__Stated goal__
Repeat the entire listing exactly as written.
── Data block
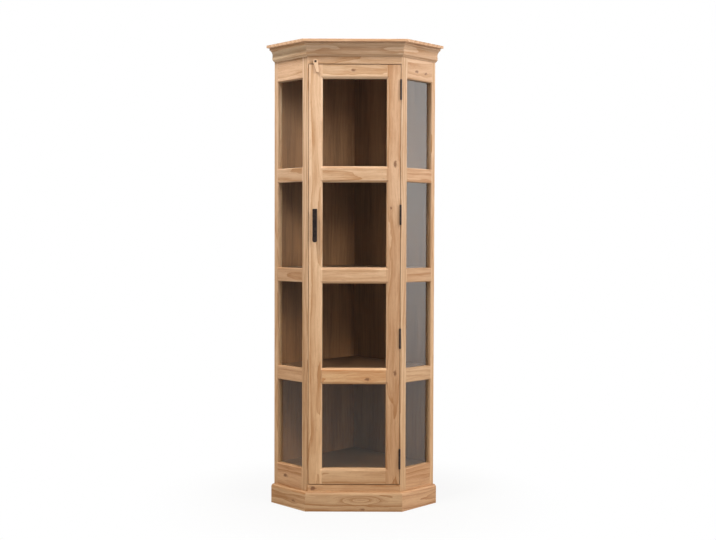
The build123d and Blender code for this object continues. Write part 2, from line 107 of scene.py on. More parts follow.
def length_of(tree, vector):
    """The length of a vector."""
    return place(tree, "VectorMath", {0: vector}, operation="LENGTH").outputs["Value"]


def ramp(tree, value, start, end, low=0.0, high=1.0):
    """A smooth step from low to high as value goes from start to end."""
    values = {"Value": value, "From Min": start, "From Max": end, "To Min": low, "To Max": high}
    node = place(tree, "MapRange", values, interpolation_type="SMOOTHSTEP")
    return node.outputs["Result"]


def tint(tree, factor, first, second, blend_type="MIX"):
    """A mix of two colours. A Mix node keeps its colours in sockets 6 and 7, the result in 2."""
    inputs = {0: factor, 6: first, 7: second}
    node = place(tree, "Mix", inputs, data_type="RGBA", blend_type=blend_type)
    return node.outputs[2]


# %% The end of a material
def end_in_surface(tree, relief, height, inputs):
    """A Principled surface with a bump. relief is its strength and its depth in metres."""
    strength, distance = relief
    bump = place(tree, "Bump", {"Strength": strength, "Distance": distance, "Height": height})
    surface = place(tree, "BsdfPrincipled", {**inputs, "Normal": bump.outputs["Normal"]})
    place(tree, "OutputMaterial", {"Surface": surface.outputs[0]})


# %% A node group
def new_group(name, takes, gives):
    """A shader node group with named sockets: the group, its inputs and its outputs."""
    group = bpy.data.node_groups.new(name, "ShaderNodeTree")
    for label, kind in takes.items():
        group.interface.new_socket(label, in_out="INPUT", socket_type="NodeSocket" + kind)
    for label, kind in gives.items():
        group.interface.new_socket(label, in_out="OUTPUT", socket_type="NodeSocket" + kind)
    taken = group.nodes.new("NodeGroupInput").outputs
    given = group.nodes.new("NodeGroupOutput").inputs
    return group, taken, given


# %% [markdown]
# ## The wood's grain
#
# The cabinet is solid light wood with a clear, soft finish. Its boards show long arches
# where a saw cut through the yearly rings, fine fibres, tiny pores, and here and there
# a knot. A picture of wood could be wrapped on each board, but it would repeat, and
# stretch at the ends. Here the wood is worked out in space instead: rings round a pith
# that lies some centimetres off the board, bent a little along the length. Every cut
# through it then looks right, end grain too. All boards share this group, and each gives
# it its own place in the tree.

# %% The marks in the wood, by how many fit in a metre along and across the grain
WANDER = {"stretch": (2.3, 5.0, 5.0), "reach": 0.045}
RIPPLE = {"stretch": (11.0, 48.0, 48.0), "reach": 0.006}
FIBRES = {"stretch": (9.0, 360.0, 360.0), "detail": 3.0, "roughness": 0.6}
THREADS = {"stretch": (3.4, 120.0, 120.0), "detail": 3.0, "roughness": 0.65}
PORES = {"stretch": (42.0, 1500.0, 1500.0), "detail": 1.0}
BANDS = {"stretch": (1.1, 11.0, 11.0)}
# Where in its noise each mark begins to show and where it is at its full strength
FIBRES_SHOW, THREADS_SHOW = (0.35, 0.7), (0.4, 0.66)
PORES_SHOW, BANDS_SHOW = (0.62, 0.72), (0.36, 0.68)
# How much each mark darkens the wood
FIBRE_SHADE, THREAD_SHADE, BAND_SHADE, PORE_SHADE = 0.2, 0.27, 0.34, 0.35
PORE_BROWN = (0.16, 0.075, 0.032, 1.0)
# How rough the finish is, with what fibres and pores add, and the wood's relief
SATIN, FIBRE_ROUGHNESS, PORE_ROUGHNESS = 0.4, 0.16, 0.12
RING_SHARPNESS, RING_RELIEF, PORE_RELIEF = 2.2, 0.25, -0.7


def stretched_noise(tree, vector, stretch, detail=2.0, roughness=0.5):
    """Noise whose spots are drawn out along the grain, which runs along X."""
    inputs = {
        "Vector": move(tree, "MULTIPLY", vector, stretch),
        "Scale": 1.0,
        "Detail": detail,
        "Roughness": roughness,
    }
    return place(tree, "TexNoise", inputs)


def marks(tree, vector, **sizes):
    """How strong a kind of mark is at each point."""
    return stretched_noise(tree, vector, **sizes).outputs["Fac"]


def sway(tree, vector, stretch, reach):
    """A push across the grain that changes along it, at most half the reach each way."""
    noise = stretched_noise(tree, vector, stretch).outputs["Color"]
    push = move(tree, "SUBTRACT", noise, (0.5, 0.5, 0.5))
    return move(tree, "MULTIPLY", push, (0.0, reach, reach))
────
__Reply to the task__
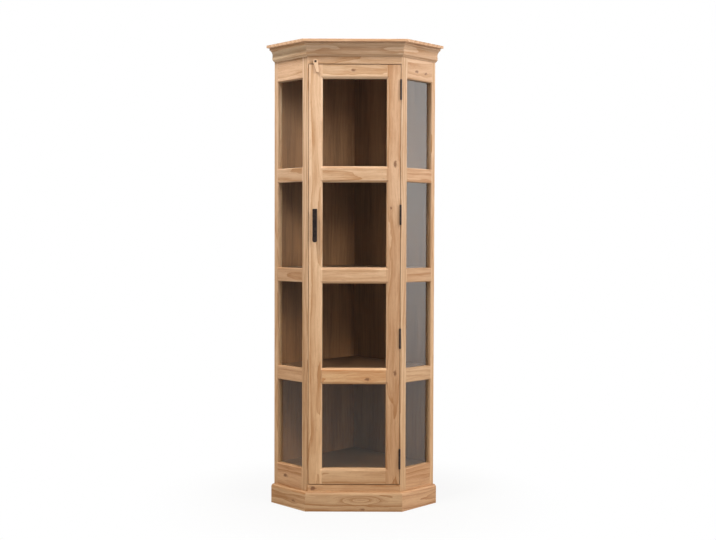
The build123d and Blender code for this object continues. Write part 2, from line 107 of scene.py on. More parts follow.
def length_of(tree, vector):
    """The length of a vector."""
    return place(tree, "VectorMath", {0: vector}, operation="LENGTH").outputs["Value"]


def ramp(tree, value, start, end, low=0.0, high=1.0):
    """A smooth step from low to high as value goes from start to end."""
    values = {"Value": value, "From Min": start, "From Max": end, "To Min": low, "To Max": high}
    node = place(tree, "MapRange", values, interpolation_type="SMOOTHSTEP")
    return node.outputs["Result"]


def tint(tree, factor, first, second, blend_type="MIX"):
    """A mix of two colours. A Mix node keeps its colours in sockets 6 and 7, the result in 2."""
    inputs = {0: factor, 6: first, 7: second}
    node = place(tree, "Mix", inputs, data_type="RGBA", blend_type=blend_type)
    return node.outputs[2]


# %% The end of a material
def end_in_surface(tree, relief, height, inputs):
    """A Principled surface with a bump. relief is its strength and its depth in metres."""
    strength, distance = relief
    bump = place(tree, "Bump", {"Strength": strength, "Distance": distance, "Height": height})
    surface = place(tree, "BsdfPrincipled", {**inputs, "Normal": bump.outputs["Normal"]})
    place(tree, "OutputMaterial", {"Surface": surface.outputs[0]})


# %% A node group
def new_group(name, takes, gives):
    """A shader node group with named sockets: the group, its inputs and its outputs."""
    group = bpy.data.node_groups.new(name, "ShaderNodeTree")
    for label, kind in takes.items():
        group.interface.new_socket(label, in_out="INPUT", socket_type="NodeSocket" + kind)
    for label, kind in gives.items():
        group.interface.new_socket(label, in_out="OUTPUT", socket_type="NodeSocket" + kind)
    taken = group.nodes.new("NodeGroupInput").outputs
    given = group.nodes.new("NodeGroupOutput").inputs
    return group, taken, given


# %% [markdown]
# ## The wood's grain
#
# The cabinet is solid light wood with a clear, soft finish. Its boards show long arches
# where a saw cut through the yearly rings, fine fibres, tiny pores, and here and there
# a knot. A picture of wood could be wrapped on each board, but it would repeat, and
# stretch at the ends. Here the wood is worked out in space instead: rings round a pith
# that lies some centimetres off the board, bent a little along the length. Every cut
# through it then looks right, end grain too. All boards share this group, and each gives
# it its own place in the tree.

# %% The marks in the wood, by how many fit in a metre along and across the grain
WANDER = {"stretch": (2.3, 5.0, 5.0), "reach": 0.045}
RIPPLE = {"stretch": (11.0, 48.0, 48.0), "reach": 0.006}
FIBRES = {"stretch": (9.0, 360.0, 360.0), "detail": 3.0, "roughness": 0.6}
THREADS = {"stretch": (3.4, 120.0, 120.0), "detail": 3.0, "roughness": 0.65}
PORES = {"stretch": (42.0, 1500.0, 1500.0), "detail": 1.0}
BANDS = {"stretch": (1.1, 11.0, 11.0)}
# Where in its noise each mark begins to show and where it is at its full strength
FIBRES_SHOW, THREADS_SHOW = (0.35, 0.7), (0.4, 0.66)
PORES_SHOW, BANDS_SHOW = (0.62, 0.72), (0.36, 0.68)
# How much each mark darkens the wood
FIBRE_SHADE, THREAD_SHADE, BAND_SHADE, PORE_SHADE = 0.2, 0.27, 0.34, 0.35
PORE_BROWN = (0.16, 0.075, 0.032, 1.0)
# How rough the finish is, with what fibres and pores add, and the wood's relief
SATIN, FIBRE_ROUGHNESS, PORE_ROUGHNESS = 0.4, 0.16, 0.12
RING_SHARPNESS, RING_RELIEF, PORE_RELIEF = 2.2, 0.25, -0.7


def stretched_noise(tree, vector, stretch, detail=2.0, roughness=0.5):
    """Noise whose spots are drawn out along the grain, which runs along X."""
    inputs = {
        "Vector": move(tree, "MULTIPLY", vector, stretch),
        "Scale": 1.0,
        "Detail": detail,
        "Roughness": roughness,
    }
    return place(tree, "TexNoise", inputs)


def marks(tree, vector, **sizes):
    """How strong a kind of mark is at each point."""
    return stretched_noise(tree, vector, **sizes).outputs["Fac"]


def sway(tree, vector, stretch, reach):
    """A push across the grain that changes along it, at most half the reach each way."""
    noise = stretched_noise(tree, vector, stretch).outputs["Color"]
    push = move(tree, "SUBTRACT", noise, (0.5, 0.5, 0.5))
    return move(tree, "MULTIPLY", push, (0.0, reach, reach))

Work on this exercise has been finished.